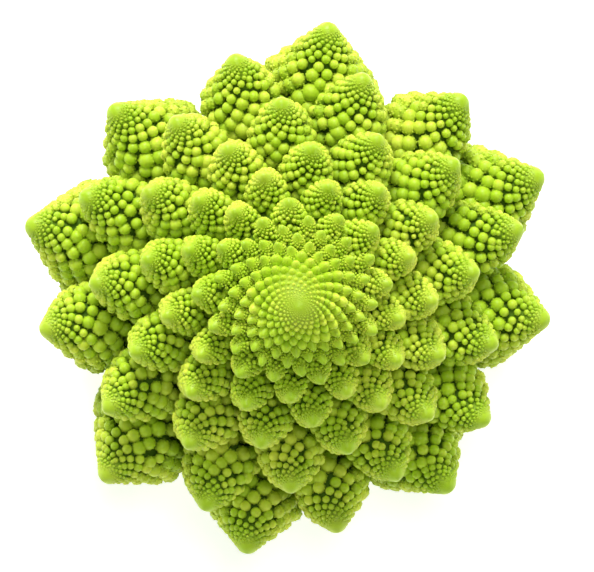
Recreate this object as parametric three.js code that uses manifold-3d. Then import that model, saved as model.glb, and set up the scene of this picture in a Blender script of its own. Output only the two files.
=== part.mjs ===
// Romanesco head, cut square at the foot of its stalk and standing on that cut face.
// A tapering stalk carries one branch for each floret, set in a golden-angle spiral from the rim
// inwards, and ends in the crown, where the youngest florets are still joined round the growing tip.
// Frame: +Z up, origin at the centre of the cut face. Lengths are in millimetres, angles in degrees.

import * as THREE from 'three';
import { mergeVertices } from 'three/addons/utils/BufferGeometryUtils.js';
import Module from 'manifold-3d';

// The head's outline
const headRadius = 82; // axis to the tip of the outermost floret
const headHeight = 124; // cut face to the growing tip
const crownSlope = 0.62; // fall of the outline for each millimetre out, beside the growing tip
const rimSlope = 1.3; // the same fall at the rim
const tipRounding = 5; // how far out the growing tip stays rounded
const crownLean = 5.7; // how far the growing tip leans off the stalk's axis
const leanBearing = 279;

// The spiral
const floretCount = 56; // florets that are branches of their own
const crownFloretCount = 30; // younger florets, joined in the crown
const divergence = 137.67; // turn from each floret to the next one in
const firstBearing = 252.5; // bearing of the outermost floret
const halfRadiusIndex = 40.2; // the floret that stands halfway in
const tighteningPower = 1.65; // how sharply the spiral closes
const swing = [5.7, 3.3]; // one-sided and two-sided crowding of the rim, as turns
const swingBearing = [235, 87];
const ovalness = 0.025; // the plan is longer by this share along ovalBearing
const ovalBearing = 33;

// The florets
const rimConeLength = 33; // tip to shoulder on the outermost floret
const coneShrinkPower = 0.9; // cone length falls with the tip's distance from the axis
const coneHalfAngle = 37;
const coneTipShare = 0.1; // rounding of a cone's tip, as a share of its length
const branchRadius = 5; // a floret's own stalk, where it leaves the main stalk
const crownLift = 57; // elevation of the crown florets' axes
const coneSides = 12;
const crownConeSides = 8;

// The stalk and the crown's foot
const stalkRadius = 24;
const stalkTopRadius = 8;
const crownDepth = 40; // the growing tip down to the stalk's top
const stalkHeight = headHeight - crownDepth;
const stalkTaperPower = 2.2;
const cutEdge = 1.2; // softened edge round the cut face
const firstBranchHeight = 17; // where the outermost floret's branch leaves the stalk
const lastBranchDrop = 13; // the stalk's top down to the innermost one's
const lastBranchHeight = stalkHeight - lastBranchDrop;
const crownRadius = 25; // the crown's solid middle, under its florets
const crownBedDepth = 9; // how far that middle lies below the head's outline

const clearance = 0.3; // gap between pieces that touch
const finestDetail = 0.02; // smaller slivers left by the cuts are merged away
const roundSides = 40;

const florets = floretCount + crownFloretCount;
const radians = THREE.MathUtils.degToRad;

const wasm = await Module();
wasm.setup();
const { Manifold, Mesh: ManifoldMesh } = wasm;

// Height of the head's outline: its slope grows from crownSlope to rimSlope with the radius squared.
function outlineHeight(radius) {
  const reach = Math.hypot(radius, tipRounding) - tipRounding;
  const steepening = (rimSlope - crownSlope) / (3 * headRadius ** 2);
  return headHeight - crownSlope * reach - steepening * reach ** 3;
}

function stalkRadiusAt(height) {
  const taper = Math.min(Math.max(height / stalkHeight, 0), 1) ** stalkTaperPower;
  return stalkRadius - (stalkRadius - stalkTopRadius) * taper;
}

function spiralRadius(index) {
  return headRadius / (1 + (index / halfRadiusIndex) ** tighteningPower);
}

// A grown head isn't even: the rim's florets crowd a little to one side, and the plan is slightly oval.
function spiralBearing(index) {
  const bearing = firstBearing + divergence * index;
  const share = spiralRadius(index) / headRadius;
  const oneSided = swing[0] * Math.cos(radians(bearing - swingBearing[0]));
  const twoSided = swing[1] * Math.cos(radians(2 * (bearing - swingBearing[1])));
  return bearing + share * (oneSided + twoSided);
}

function onBearing(bearing, radius, height) {
  const turn = radians(bearing);
  return new THREE.Vector3(radius * Math.cos(turn), radius * Math.sin(turn), height);
}

// The head leans towards its tip, from the last branch up, by the square of the height.
function leaned(point) {
  const climb = Math.max(point.z - lastBranchHeight, 0) / (headHeight - lastBranchHeight);
  return point.add(onBearing(leanBearing, crownLean * climb ** 2, 0));
}

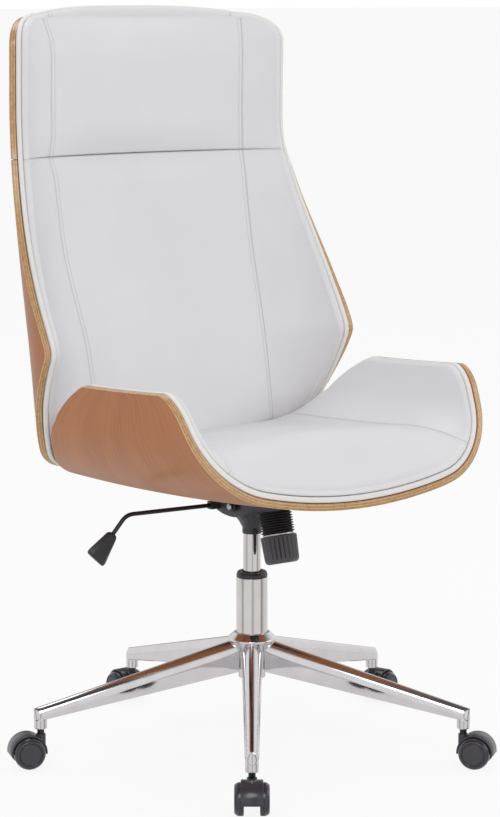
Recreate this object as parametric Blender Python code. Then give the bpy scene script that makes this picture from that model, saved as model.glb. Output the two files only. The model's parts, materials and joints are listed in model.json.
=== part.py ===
"""A high-back swivel office chair with bent-plywood shells, leather pads and a five-star base.

Metres, +Z up, the floor at z = 0. The sitter faces -Y. Every piece is drawn about the column's axis.
"""

import math

import bmesh
import bpy
from mathutils import Matrix, Vector

# The whole chair
COLUMN_Y = -0.0334
PIECE_GAP = 0.0003
WELD = 0.00002

# Casters
WHEEL_RADIUS = 0.025
WHEEL_SIDES = 16
WHEEL_HALF_GAP = 0.012
WHEEL_THICKNESS = 0.0148
WHEEL_SHOULDER = 0.0046
AXLE_RADIUS = 0.0029
AXLE_CLEARANCE = 0.0003
AXLE_WALL = 0.0036
CASTER_TRAIL = 0.0218
HOOD_GAP = 0.0019
HOOD_WALL = 0.0021
HOOD_HALF_WIDTH = 0.0168
HOOD_DIP = 6.0
HOOD_WEB = 0.0095
STEM_RADIUS = 0.0055
STEM_BOSS_WALL = 0.0023
STEM_BOSS_TOP = 0.0515
STEM_FOOT = 0.0343

# Star base
ARM_COUNT = 5
ARM_REACH = 0.350
ARM_ROOT = 0.030
ARM_ROOT_WIDTH = 0.0335
ARM_END_WIDTH = 0.0212
ARM_ROOT_TOP = 0.1800
ARM_END_TOP = 0.0954
ARM_ROOT_CREASE = 0.1567
ARM_END_CREASE = 0.0799
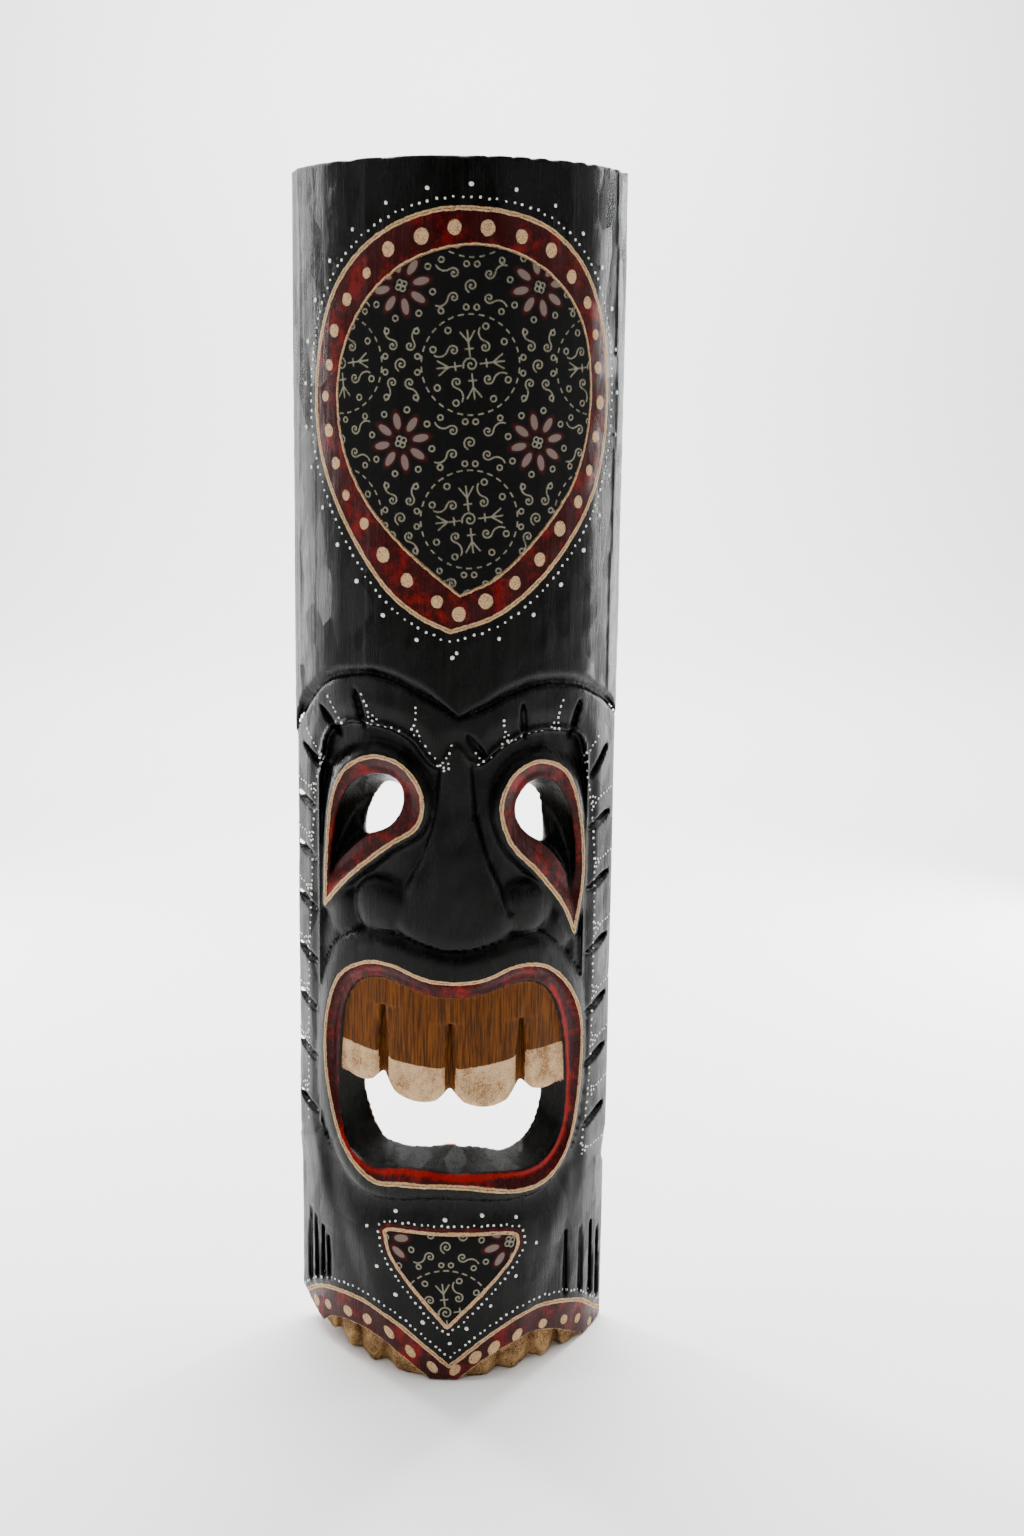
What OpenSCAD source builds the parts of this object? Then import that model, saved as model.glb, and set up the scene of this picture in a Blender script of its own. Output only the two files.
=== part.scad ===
// Carved tiki wall mask: half a log, hollowed from behind, with two printed
// cloth panels glued into shallow seats and a steel ring hanger on the back.
// The log stands on its flat end. -Y is the face, +Y the flat sawn back.

/* [Log] */
// Height of the log, from the flat foot to the sawn top
log_h = 1000; // [600:10:1300]
// Radius of the log's round face
log_r = 148; // [120:1:200]
// Depth of the half log, from the crest of the face to the flat back
log_depth = 92; // [75:1:115]

/* [Hollow back] */
// Thickness of the carved wall, measured straight in from the face
wall_t = 34; // [26:1:44]
// Solid wood left above the hollow
top_block = 72; // [64:1:110]
// Solid wood left below the hollow
foot_block = 60; // [35:1:110]
// Radius of the hollow's four corners, seen from behind
hollow_corner_r = 40; // [10:1:60]

/* [Relief] */
// Depth of the sunken field round each eye
field_depth = 9; // [4:1:14]
// Depth of the step that runs round the lips
lip_step = 5; // [2:1:8]
// How far the teeth stand back from the log's face
tooth_setback = 12; // [6:1:18]
// Depth of the V between two teeth
tooth_groove_depth = 7; // [3:1:10]
// How far the toes stand back from the painted band above them
toe_setback = 4; // [2:1:8]
// Depth of the notch between two toes
toe_notch_depth = 11; // [6:1:16]
// Radius of the gouge that cuts the short notches and grooves
gouge_r = 3; // [2:0.5:4]
// How far the gouge is held off the face, so that it cuts a shallow channel
gouge_lift = 0.8; // [0:0.1:1]

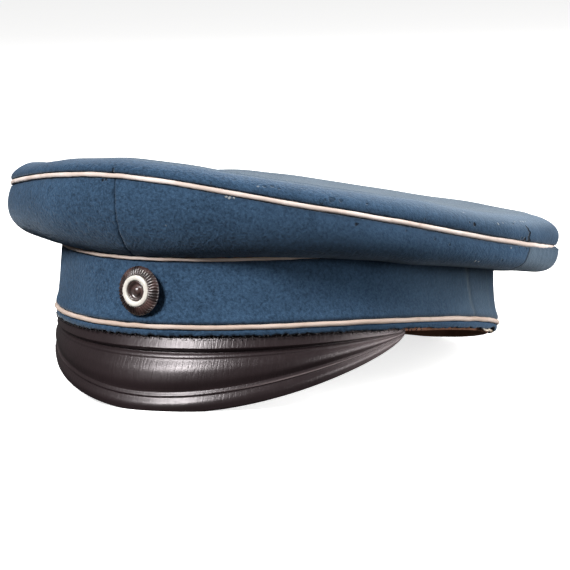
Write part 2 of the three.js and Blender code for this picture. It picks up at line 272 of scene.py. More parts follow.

### Problem to solve
Extract the run of lines that opens with the line containing "Recreate this object as parametric Blender" and closes with the line containing "STEM_FOOT = 0.0343"; reproduce it exactly and add nothing.

### Response to the exercise
Recreate this object as parametric Blender Python code. Then give the bpy scene script that makes this picture from that model, saved as model.glb. Output the two files only. The model's parts, materials and joints are listed in model.json.
=== part.py ===
"""A high-back swivel office chair with bent-plywood shells, leather pads and a five-star base.

Metres, +Z up, the floor at z = 0. The sitter faces -Y. Every piece is drawn about the column's axis.
"""

import math

import bmesh
import bpy
from mathutils import Matrix, Vector

# The whole chair
COLUMN_Y = -0.0334
PIECE_GAP = 0.0003
WELD = 0.00002

# Casters
WHEEL_RADIUS = 0.025
WHEEL_SIDES = 16
WHEEL_HALF_GAP = 0.012
WHEEL_THICKNESS = 0.0148
WHEEL_SHOULDER = 0.0046
AXLE_RADIUS = 0.0029
AXLE_CLEARANCE = 0.0003
AXLE_WALL = 0.0036
CASTER_TRAIL = 0.0218
HOOD_GAP = 0.0019
HOOD_WALL = 0.0021
HOOD_HALF_WIDTH = 0.0168
HOOD_DIP = 6.0
HOOD_WEB = 0.0095
STEM_RADIUS = 0.0055
STEM_BOSS_WALL = 0.0023
STEM_BOSS_TOP = 0.0515
STEM_FOOT = 0.0343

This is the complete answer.